Once rocks or soil are broken down, water moves them downhill. Waves in oceans or lakes also carry away small pieces of material. A wave washes onto the land and then pulls material back as it flows away.
The size of material water can move depends on how fast it's flowing. A fast-moving stream can carry large rocks. A slow stream might only carry tiny things like clay. Canyons, like the famous Grand Canyon, are huge features created by water erosion over millions of years. When a river reaches the sea, it drops the solid material it carried. This can form a river delta.
Big Rivers and Sediment
Large rivers, especially in tropical areas, carry huge amounts of sediment (like sand and mud) to the sea. The Amazon is a great example. It has the largest drainage basin in the world, covering about 7,050,000 square kilometers (2,720,000 square miles).
The Amazon carries more water than the next seven largest rivers combined! The sediment it carries can stain the sea brown for hundreds of miles.
How Ice Causes Erosion
Ice erosion happens mainly when a glacier moves downhill. As the glacier's ice slowly slides, it pushes and pulls rocks and earth materials along with it. Glaciers are so powerful they can move very large rocks!
Ice can also cause erosion in another way. When water gets into tiny cracks in rocks and then freezes, it expands. This expansion pushes hard against the rock, which can cause the rock to break apart.
How Wind Causes Erosion
Wind erosion happens when wind moves pieces of earth materials. This is generally one of the weakest types of erosion. Wind can roll small pieces of material along the ground. Very small pieces, like dust, can be picked up and carried far away.
Sometimes, wind can carry tiny bits of earth materials over huge distances. For example, some sediment from the Sahara Desert is carried across the Atlantic Ocean by wind. A famous example of severe wind erosion in history is the Dust Bowl. This event caused great damage to farming communities.

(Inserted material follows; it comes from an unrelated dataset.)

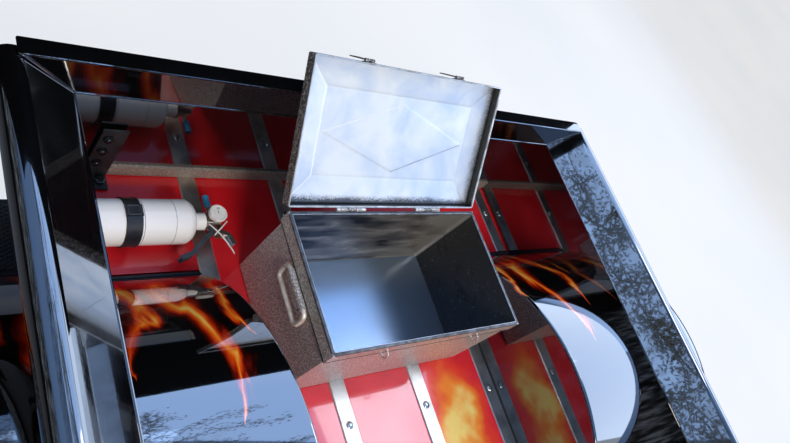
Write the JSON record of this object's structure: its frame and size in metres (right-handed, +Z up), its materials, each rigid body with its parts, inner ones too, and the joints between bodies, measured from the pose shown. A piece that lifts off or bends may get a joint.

How Gravity Causes Erosion
Gravity erosion is the simplest type of erosion. Gravity simply pulls loose rocks and soil downhill. Landslides are dramatic examples of gravity erosion. In a landslide, a large amount of earth material suddenly slides down a slope due to gravity.
Erosion and Earth's Landscape
The Earth's landscape is shaped by two main things: Tectonics and erosion. Tectonics is about how the Earth's surface moves and builds up land, creating mountains. Climate then controls how erosion wears away these high areas over time.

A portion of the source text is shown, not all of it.